Applicant Dr. Kathrin Weber
Subject Area Applied Linguistics, Computational Linguistics
General and Comparative Linguistics, Experimental Linguistics, Typology, Non-European Languages
Term since 2022
Project identifier Deutsche Forschungsgemeinschaft (DFG) - Project number 513259671
 
Clicks have been studied primarily as parts of African phoneme systems. An applied approach to examining clicks as discourse markers in authentic interactions has only recently been developed, with a main focus on the English language. The pragmatic functions of clicks and their phonetic properties in German or Arabic, as well as in language contact between these two languages, have not been considered so far.
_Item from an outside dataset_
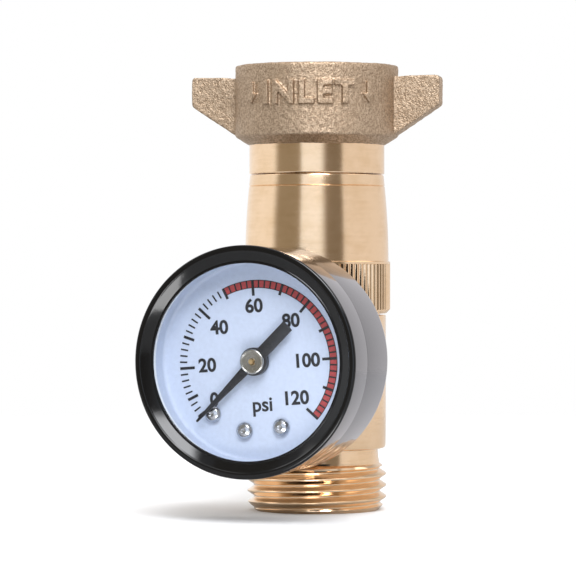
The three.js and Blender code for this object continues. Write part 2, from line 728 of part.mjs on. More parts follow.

To fill this gap, the aim of this project is to investigate click practices and their pragmatic, multimodal, and phonetic properties in everyday interactions of Arabic L1 speakers learning German as an L2. Theoretically, the study follows the framework of interactional linguistics in the interface with phonetics and the research on conversation analysis of second language acquisition [CA-SLA approach]. Clicks are considered culturally specific practices of organizing interaction, which can be transferred from L1 to L2 language and vice versa. In terms of data, the study follows a cross-sectional design. The learner corpus consists of native Syrian Arabic speakers between the age of 18 and 30 who are at the B2 or C1 level of learning German. Two face-to-face settings are recorded in audio and video format: (1) an everyday dyadic interaction situation between the learner and a known native German speaker (dyadic everyday interaction setting) and (2) a dyadic interview situation of the learner with an unknown native German speaker (dyadic interview setting). With regard to the language acquisition approach, the project compares the learner data with German and Arabic baseline data of everyday interactions in order to reveal the transfer and acquisition processes of click practices. Methodologically, the exploratory study chooses a mixed-methods approach of qualitative sequence analysis and multivariate statistical analysis. The project pursues four objectives: (1) the investigation of clicks as linguistic resources of turn-taking organization in German, Arabic, and in the contact variety between the languages, (2) the phonetic-acoustic analysis of these click resources, (3) the question of a pragmatic-phonetic transfer of Arabic click practices into German, and (4) the investigation of clicks as multimodal gestalts in disagreement sequences within so-called response packages. Overall, the project provides important insights into the function of clicks as turn-organizing culture-specific resources and their role in second language acquisition.